What other Big Data initiatives are you and your team working on that bring Microsoft and open source together?

FetchClimate is actually just one of several ambitious tools we are developing in collaboration with our Research Connections colleagues at Microsoft Research’s Redmond campus. For example, our ‘Distribution Modeller’ prototype makes it enormously easier to build the types of models that can then be pushed into FetchClimate. It also lets users share that whole analysis with someone else with just a few clicks, meaning that anyone else can inspect, repeat, modify and extend that model.

We also have prototype tools for a number of uses, including: spinning up complex, relational geo-databases; piping all kinds of data sets between the tools in a way that preserves metadata; telling comparative narratives that will appeal to policy makers and the public; and helping decision makers to compare multiple model predictions to make better decisions. And here in Cambridge we’re experimenting with some early prototypes for new programming languages to define ecological models, new sensor devices, all kinds of things.

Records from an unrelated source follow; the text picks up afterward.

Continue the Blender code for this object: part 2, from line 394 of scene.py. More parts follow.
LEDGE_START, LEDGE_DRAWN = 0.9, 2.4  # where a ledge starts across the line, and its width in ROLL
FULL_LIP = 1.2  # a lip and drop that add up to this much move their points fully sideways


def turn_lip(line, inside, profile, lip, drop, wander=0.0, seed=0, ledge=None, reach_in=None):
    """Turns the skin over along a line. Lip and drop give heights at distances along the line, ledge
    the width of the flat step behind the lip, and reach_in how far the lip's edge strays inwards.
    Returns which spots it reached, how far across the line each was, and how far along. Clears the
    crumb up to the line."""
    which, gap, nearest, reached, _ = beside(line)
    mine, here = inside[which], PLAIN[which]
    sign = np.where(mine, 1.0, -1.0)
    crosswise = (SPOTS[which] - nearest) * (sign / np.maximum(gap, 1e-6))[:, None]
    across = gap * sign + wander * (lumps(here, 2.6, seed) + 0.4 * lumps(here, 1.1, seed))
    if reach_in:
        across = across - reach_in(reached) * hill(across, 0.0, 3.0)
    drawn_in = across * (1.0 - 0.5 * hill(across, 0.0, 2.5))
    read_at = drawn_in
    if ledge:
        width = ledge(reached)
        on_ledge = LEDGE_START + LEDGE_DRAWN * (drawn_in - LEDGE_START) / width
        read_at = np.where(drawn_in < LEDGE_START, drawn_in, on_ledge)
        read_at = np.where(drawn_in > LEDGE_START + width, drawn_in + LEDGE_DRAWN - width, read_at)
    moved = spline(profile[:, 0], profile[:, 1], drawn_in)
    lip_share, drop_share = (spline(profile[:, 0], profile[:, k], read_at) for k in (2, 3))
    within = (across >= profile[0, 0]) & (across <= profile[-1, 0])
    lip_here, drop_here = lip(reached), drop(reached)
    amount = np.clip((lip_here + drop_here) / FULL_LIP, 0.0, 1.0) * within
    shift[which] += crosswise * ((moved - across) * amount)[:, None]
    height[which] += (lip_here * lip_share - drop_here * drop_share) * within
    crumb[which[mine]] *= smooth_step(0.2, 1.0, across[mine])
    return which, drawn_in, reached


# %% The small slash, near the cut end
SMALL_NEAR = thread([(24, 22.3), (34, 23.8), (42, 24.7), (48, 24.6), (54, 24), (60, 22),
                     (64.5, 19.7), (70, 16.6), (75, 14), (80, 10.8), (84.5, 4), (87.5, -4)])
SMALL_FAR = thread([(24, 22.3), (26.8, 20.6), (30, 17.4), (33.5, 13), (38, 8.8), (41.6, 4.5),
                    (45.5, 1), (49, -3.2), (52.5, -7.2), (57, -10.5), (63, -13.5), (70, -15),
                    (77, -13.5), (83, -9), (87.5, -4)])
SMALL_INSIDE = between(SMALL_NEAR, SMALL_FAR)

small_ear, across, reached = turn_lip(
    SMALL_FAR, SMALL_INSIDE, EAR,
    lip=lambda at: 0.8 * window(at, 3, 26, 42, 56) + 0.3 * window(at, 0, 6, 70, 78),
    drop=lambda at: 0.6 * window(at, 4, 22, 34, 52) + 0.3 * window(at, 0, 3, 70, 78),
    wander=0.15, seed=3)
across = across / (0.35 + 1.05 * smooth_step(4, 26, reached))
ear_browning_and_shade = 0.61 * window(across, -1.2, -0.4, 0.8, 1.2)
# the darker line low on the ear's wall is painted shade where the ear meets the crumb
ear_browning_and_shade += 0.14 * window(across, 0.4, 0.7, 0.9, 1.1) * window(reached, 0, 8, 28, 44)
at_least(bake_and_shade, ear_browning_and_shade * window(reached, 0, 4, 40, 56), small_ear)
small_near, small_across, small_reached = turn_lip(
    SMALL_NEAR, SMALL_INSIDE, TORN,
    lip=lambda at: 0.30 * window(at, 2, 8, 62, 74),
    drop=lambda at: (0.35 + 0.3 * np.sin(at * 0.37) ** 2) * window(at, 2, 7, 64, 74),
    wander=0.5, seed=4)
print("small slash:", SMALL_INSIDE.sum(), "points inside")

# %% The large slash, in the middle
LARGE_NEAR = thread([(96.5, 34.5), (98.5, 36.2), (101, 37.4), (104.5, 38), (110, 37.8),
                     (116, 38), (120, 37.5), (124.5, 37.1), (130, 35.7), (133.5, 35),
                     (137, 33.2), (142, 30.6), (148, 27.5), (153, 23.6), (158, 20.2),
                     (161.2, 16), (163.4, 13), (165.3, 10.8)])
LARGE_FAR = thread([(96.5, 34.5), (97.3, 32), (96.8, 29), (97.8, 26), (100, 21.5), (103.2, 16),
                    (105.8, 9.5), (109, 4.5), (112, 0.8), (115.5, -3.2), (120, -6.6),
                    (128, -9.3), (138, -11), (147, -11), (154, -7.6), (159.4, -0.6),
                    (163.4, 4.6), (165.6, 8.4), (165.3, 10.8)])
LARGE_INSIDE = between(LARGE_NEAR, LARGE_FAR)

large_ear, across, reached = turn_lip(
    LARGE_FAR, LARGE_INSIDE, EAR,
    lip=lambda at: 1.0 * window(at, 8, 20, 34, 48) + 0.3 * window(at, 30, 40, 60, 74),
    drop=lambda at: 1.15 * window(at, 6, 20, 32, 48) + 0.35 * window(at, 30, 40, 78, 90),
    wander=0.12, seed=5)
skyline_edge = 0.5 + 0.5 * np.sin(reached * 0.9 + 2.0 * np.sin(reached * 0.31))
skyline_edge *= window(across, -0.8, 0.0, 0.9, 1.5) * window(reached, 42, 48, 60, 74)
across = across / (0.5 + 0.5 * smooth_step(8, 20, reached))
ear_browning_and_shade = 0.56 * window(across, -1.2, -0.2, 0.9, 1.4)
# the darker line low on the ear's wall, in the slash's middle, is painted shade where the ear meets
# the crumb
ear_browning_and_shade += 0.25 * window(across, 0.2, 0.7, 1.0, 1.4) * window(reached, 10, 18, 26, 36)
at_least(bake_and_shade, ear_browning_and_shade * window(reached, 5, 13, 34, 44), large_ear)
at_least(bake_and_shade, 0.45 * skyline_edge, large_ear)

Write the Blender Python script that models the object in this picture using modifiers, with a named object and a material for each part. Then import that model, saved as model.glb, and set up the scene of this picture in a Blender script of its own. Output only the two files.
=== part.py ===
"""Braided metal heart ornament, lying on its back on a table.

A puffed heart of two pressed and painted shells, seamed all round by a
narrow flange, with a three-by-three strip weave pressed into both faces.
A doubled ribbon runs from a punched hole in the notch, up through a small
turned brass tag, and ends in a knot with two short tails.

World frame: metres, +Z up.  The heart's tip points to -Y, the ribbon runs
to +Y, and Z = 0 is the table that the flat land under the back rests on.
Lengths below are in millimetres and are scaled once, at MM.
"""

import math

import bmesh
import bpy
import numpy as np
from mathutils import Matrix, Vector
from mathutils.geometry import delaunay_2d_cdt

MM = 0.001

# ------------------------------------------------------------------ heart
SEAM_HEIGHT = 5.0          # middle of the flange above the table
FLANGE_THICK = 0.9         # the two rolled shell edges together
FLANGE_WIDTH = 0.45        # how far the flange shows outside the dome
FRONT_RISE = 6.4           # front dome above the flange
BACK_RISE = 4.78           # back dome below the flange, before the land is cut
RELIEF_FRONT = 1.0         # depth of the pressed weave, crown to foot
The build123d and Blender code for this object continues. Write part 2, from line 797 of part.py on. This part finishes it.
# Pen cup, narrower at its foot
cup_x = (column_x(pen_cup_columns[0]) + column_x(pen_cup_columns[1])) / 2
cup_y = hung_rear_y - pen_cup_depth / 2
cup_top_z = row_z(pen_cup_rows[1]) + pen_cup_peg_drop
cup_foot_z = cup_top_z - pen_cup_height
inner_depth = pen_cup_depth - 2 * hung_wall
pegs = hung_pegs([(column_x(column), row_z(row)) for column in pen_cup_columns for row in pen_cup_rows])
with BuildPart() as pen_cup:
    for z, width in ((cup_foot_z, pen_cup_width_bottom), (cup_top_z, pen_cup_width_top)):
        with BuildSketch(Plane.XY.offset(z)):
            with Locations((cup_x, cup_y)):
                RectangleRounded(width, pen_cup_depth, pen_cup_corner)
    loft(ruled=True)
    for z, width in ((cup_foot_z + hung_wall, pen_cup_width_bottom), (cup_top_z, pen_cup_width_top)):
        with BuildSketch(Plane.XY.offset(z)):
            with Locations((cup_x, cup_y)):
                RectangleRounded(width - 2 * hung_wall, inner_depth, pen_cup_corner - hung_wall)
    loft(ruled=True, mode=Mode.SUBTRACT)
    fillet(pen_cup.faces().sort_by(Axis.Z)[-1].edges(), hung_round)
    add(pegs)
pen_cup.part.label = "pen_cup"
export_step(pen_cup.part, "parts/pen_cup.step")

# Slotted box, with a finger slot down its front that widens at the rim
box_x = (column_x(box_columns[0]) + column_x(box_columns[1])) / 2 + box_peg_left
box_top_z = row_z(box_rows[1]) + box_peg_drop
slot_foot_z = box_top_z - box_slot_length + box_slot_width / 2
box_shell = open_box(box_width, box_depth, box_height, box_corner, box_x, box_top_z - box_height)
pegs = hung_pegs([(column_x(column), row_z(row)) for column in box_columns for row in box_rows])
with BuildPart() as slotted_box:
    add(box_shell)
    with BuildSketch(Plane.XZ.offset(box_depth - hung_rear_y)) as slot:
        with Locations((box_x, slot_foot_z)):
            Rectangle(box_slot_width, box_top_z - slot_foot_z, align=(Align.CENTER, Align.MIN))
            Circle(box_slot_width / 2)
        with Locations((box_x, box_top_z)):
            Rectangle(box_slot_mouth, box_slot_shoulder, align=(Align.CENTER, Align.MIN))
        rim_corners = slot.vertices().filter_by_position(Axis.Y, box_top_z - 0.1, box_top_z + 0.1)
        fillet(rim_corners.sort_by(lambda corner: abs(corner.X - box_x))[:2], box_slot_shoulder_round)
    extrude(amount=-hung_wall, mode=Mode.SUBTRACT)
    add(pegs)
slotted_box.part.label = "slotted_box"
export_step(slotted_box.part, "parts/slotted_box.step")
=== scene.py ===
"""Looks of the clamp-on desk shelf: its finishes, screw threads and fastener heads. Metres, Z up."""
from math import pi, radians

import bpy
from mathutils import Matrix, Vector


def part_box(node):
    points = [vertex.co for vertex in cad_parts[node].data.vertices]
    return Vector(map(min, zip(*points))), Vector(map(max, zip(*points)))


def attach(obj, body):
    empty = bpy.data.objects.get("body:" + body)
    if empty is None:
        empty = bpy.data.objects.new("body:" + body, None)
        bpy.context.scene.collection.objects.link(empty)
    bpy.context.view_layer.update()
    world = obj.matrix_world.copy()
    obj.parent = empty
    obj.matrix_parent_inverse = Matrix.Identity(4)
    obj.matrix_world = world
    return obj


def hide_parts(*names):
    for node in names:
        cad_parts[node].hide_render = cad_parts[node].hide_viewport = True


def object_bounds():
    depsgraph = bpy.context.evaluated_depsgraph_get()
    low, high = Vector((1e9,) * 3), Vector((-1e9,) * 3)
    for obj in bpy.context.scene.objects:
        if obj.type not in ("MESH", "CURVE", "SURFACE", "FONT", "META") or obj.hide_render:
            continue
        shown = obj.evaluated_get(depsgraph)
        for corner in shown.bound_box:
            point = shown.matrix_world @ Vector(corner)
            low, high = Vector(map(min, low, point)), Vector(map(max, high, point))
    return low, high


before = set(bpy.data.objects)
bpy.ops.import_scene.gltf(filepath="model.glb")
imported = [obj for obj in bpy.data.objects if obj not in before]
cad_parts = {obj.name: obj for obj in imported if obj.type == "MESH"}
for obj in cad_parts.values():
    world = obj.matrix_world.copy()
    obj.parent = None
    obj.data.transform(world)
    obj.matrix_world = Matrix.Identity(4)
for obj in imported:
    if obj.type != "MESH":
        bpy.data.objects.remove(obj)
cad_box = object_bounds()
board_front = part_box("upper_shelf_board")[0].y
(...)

On the technical side, there is quite a lot being done to enable the building of these tools, and we’re trying to keep things as open as possible. For example, we just reworked our data visualization display (‘Dynamic Data Display’) in JavaScript so that any others can then use it in tools that are built in HTML5. We’ve packaged up FetchClimate so that it can be used easily through R, which is an important open source platform in the environmental science community. We’re also looking to open source some additional key components, like our parameter estimation engine, ‘Filzbach,’ which allows models to be trained against data, and makes a lot of use of F#, another very open project. Similarly, we’ve also been able to package Filzbach up for R as well as for MatLab.